Keeping up with the posts over at ResetEra, where a few folks got the game early the last few days, it sounds like the general consensus is it’s fun because the game is stylish fun with a neat and entertaining combat system that engages for a very long time, but the story is pretty weak sauce in general, and doesn’t really bring the 8 characters together. Rather it’s ONLY the story of YOUR character, the extras are just along with little to no interaction.

The problem I have with that is the structure is set up in such a way that you play each characters chapter 1 (I mean, you don’t have to, but if you don’t you have to grind until you get to the chapter 2 level gate of 20) and then to get to the chapter 3 level gate you either play everyone’s chapter 2 or you grind again.
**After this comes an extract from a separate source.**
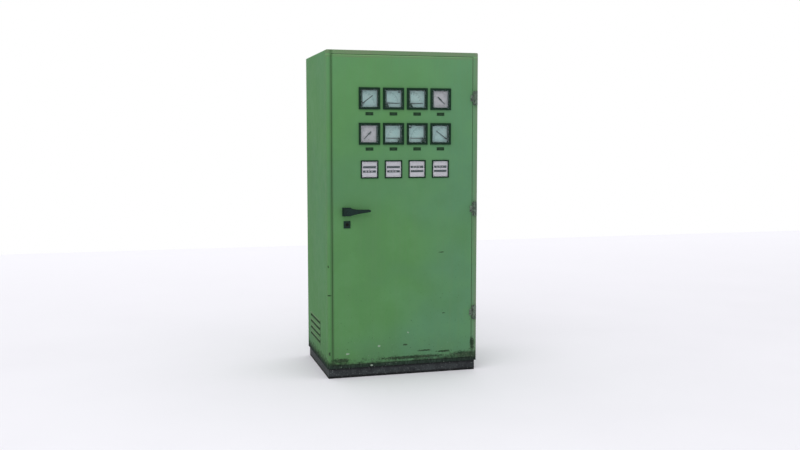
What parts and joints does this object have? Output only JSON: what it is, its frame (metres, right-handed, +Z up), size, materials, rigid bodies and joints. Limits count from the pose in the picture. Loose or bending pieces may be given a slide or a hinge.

So it SEEMS (and I may be mis-understanding) that you will see everyone’s story in one long play through, but the story’s make (if even) minimal effort to tie the characters together.

I like the gameplay but I’m not sure that’s going to be enough to really pull me in, it sounds like a lot of dungeons, wilderness wanderings, boss fights, loot, leveling up, and all that shit is awesome, but I’m super bummed to hear that’s pretty much all there is? I haven’t read any reviews yet, some reviewers just LOVE it though, so I’ll keep my pre-order obviously and we’ll just have to see how it goes. My enthusiasm is tempered a bit though.

Sorry for the tangent, but why keep the pre-order? Is there bonus content or discounts you receive by pre-ordering?

Well, it’s $12 cheaper to pre-order from Amazon, full price to buy it after it ships. So there is that. :)

Gotcha, that’s what I was wondering! I usually buy digitally, so didn’t think of the Amazon discount. I had hoped maybe there was a deal I could grab. :)

How does it work on Switch? Are gamed added to your account or do you need the cartridge if you bought a physical copy?

With Amazon? It’s a physical cartridge. You can’t get the 20% prime discount on digital stuff, only physical games. That’s why I have a few PC games I bought from them (though, ironically, while they come in a box they usually have a Steam or uPlay or whatever code inside the box; no media).